Like the Platonists, [the neopagans] had honed their religion over centuries of debate. Augustine’s Christianity appeared effete and lacking by comparison.
As was the case with much of Augustine’s writing, The City of God was a response to a threat to his beliefs and those of his church. In the fifth century, North Africa, where he lived, was becoming a haven for refugees from Italy as the peninsula was attacked by the Visigoths. Among these newcomers were many well-educated neopagans, some of whose families Augustine had been associated with while teaching in Rome and Milan. They brought with them not only their pagan practices but also their pagan theologies. Like the Platonists, they had honed their religion over centuries of debate. Augustine’s Christianity appeared effete and lacking by comparison.
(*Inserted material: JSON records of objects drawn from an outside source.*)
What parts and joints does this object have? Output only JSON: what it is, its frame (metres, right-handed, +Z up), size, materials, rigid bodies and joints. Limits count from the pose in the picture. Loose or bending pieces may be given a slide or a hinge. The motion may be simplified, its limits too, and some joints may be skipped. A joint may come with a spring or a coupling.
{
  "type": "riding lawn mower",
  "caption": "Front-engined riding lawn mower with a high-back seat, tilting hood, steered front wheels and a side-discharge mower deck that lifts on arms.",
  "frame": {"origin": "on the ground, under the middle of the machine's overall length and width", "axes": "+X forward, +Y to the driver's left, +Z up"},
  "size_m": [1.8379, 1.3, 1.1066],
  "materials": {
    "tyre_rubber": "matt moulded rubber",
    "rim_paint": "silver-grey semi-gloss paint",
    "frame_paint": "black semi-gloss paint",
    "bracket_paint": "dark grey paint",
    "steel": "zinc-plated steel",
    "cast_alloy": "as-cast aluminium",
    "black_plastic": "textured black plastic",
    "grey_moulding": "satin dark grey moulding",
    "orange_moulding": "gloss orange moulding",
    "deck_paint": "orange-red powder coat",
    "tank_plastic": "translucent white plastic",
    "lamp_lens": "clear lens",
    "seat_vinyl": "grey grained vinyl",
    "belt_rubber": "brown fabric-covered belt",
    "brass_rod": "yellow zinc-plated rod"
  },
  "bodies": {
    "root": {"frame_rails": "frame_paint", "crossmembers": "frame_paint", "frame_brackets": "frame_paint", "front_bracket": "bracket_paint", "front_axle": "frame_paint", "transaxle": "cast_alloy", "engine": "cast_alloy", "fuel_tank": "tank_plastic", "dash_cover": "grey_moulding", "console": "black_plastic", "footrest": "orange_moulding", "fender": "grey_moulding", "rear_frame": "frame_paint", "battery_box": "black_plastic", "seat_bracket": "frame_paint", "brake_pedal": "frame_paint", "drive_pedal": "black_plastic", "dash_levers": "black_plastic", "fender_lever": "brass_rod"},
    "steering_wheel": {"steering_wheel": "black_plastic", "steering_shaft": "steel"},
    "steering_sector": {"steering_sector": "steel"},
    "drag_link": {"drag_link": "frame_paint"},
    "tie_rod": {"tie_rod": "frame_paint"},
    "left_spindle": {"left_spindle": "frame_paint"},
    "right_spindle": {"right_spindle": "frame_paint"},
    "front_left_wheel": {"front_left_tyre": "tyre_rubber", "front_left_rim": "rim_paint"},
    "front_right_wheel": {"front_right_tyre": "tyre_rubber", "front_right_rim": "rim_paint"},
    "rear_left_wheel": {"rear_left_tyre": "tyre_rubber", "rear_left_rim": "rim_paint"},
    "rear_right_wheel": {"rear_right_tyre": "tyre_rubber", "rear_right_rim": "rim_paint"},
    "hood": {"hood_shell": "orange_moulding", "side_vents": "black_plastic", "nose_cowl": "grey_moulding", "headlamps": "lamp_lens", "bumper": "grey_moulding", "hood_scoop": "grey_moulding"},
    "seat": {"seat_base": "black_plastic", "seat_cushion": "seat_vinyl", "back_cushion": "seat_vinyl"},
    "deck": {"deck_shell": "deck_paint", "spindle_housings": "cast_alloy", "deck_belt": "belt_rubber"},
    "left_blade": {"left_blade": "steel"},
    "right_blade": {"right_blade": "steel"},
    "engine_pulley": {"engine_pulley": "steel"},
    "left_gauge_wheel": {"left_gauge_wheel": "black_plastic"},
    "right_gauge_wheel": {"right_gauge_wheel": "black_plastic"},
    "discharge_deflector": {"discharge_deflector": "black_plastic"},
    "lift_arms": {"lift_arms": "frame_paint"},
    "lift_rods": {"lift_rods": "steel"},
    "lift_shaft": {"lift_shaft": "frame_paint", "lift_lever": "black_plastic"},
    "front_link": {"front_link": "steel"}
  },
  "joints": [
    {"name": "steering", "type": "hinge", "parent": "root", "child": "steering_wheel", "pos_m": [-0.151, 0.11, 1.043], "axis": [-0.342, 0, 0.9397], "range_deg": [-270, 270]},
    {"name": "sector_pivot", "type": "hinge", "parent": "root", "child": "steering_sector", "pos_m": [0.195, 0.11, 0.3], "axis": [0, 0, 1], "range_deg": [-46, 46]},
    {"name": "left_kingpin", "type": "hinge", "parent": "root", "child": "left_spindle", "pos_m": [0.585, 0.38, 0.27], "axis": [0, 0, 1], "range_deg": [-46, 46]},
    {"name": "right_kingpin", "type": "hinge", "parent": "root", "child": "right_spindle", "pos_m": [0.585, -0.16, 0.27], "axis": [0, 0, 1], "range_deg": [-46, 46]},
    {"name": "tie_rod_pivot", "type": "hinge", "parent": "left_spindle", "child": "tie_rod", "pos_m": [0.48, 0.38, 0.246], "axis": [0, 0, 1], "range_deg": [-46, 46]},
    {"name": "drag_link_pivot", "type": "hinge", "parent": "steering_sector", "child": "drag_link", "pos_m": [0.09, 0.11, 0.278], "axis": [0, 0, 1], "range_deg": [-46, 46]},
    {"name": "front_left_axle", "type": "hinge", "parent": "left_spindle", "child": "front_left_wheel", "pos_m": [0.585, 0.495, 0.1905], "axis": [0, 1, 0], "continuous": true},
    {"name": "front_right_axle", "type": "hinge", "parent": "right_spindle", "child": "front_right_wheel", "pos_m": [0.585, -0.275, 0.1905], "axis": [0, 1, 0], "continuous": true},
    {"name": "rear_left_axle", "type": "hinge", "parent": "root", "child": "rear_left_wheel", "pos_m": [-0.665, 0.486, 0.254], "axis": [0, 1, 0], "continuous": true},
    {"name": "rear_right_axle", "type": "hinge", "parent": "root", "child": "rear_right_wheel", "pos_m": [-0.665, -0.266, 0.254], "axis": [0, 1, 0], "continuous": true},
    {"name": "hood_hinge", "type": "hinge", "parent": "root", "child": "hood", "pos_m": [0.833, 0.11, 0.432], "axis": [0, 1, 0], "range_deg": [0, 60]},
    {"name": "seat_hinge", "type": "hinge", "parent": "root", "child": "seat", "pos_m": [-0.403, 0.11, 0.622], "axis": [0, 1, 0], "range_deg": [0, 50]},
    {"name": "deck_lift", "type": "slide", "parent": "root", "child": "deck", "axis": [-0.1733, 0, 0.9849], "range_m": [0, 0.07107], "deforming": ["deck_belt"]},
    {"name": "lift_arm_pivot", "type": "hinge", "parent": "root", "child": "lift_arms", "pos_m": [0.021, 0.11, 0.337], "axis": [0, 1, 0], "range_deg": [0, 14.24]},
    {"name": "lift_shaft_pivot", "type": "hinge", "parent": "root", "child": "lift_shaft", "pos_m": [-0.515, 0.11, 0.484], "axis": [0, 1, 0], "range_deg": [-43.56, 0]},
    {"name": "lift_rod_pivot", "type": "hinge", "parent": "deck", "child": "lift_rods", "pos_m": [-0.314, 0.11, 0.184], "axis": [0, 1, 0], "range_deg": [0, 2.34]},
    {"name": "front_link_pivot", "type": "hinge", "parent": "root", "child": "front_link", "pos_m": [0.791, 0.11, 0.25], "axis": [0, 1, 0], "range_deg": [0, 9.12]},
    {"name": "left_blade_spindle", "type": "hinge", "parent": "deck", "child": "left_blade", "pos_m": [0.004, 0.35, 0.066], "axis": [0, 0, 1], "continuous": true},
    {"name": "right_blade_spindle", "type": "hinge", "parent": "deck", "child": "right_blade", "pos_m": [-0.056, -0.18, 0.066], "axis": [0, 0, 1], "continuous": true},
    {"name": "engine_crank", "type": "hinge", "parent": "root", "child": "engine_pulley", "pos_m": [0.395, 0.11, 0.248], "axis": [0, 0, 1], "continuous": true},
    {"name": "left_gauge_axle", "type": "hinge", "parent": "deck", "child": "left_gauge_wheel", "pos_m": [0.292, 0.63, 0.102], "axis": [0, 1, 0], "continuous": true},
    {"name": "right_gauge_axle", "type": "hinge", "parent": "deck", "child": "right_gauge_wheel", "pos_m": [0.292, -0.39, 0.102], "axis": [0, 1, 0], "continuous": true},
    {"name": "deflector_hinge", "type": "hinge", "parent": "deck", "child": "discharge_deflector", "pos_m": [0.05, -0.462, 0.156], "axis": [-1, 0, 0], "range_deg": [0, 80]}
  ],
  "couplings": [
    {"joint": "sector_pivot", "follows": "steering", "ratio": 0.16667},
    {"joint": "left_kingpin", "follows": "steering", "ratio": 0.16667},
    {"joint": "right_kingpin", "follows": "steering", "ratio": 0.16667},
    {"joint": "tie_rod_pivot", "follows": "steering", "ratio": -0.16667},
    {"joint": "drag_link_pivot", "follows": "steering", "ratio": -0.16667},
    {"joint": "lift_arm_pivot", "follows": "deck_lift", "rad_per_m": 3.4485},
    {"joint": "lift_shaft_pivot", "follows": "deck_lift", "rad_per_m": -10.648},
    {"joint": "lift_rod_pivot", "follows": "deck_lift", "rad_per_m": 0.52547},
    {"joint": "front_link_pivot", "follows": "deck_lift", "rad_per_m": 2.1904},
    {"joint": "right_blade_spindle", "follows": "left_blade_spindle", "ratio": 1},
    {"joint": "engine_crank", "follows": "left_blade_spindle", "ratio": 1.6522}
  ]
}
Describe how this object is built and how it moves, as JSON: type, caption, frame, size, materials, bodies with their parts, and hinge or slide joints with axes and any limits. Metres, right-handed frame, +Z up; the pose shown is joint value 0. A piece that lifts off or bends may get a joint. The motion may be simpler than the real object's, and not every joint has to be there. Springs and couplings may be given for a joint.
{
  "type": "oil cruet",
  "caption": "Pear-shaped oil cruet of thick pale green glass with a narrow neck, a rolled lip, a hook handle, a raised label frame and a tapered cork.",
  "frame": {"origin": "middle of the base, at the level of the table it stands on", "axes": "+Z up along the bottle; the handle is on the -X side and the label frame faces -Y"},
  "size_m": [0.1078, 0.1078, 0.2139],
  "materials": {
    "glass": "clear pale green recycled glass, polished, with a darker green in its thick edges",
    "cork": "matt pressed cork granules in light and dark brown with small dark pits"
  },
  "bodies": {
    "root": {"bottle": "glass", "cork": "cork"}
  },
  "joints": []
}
Brown provides a suitable modern comparison for the situation confronting Augustine. He writes, “To accept the Incarnation [of God as Jesus] would have been like a modern European denying the evolution of the species: he would have had to abandon not only the most advanced, rationally based knowledge available to him, but, by implication, the whole culture permeated by such achievements. Quite bluntly, the pagans were the ‘wise’ men, the ‘experts,’ prudentes; and the Christians were ‘stupid.’” Augustine wrote to these “wise men” in their style, using their language and manner of thinking, and quoting their philosophers as he sought to rescue them from their paganism. In so doing, he fused the ideas of these philosophers with the Bible. Their ideals and morals were equal to those established within Scripture and would find an equal place in the city of God. The philosophical approach, especially Neoplatonism with its allegorical perspective, became the means of understanding Christianity.
In his preference for allegory, therefore, Augustine endorsed the outlook and mental processes of the philosophers of the past, and his viewpoint lives on even today.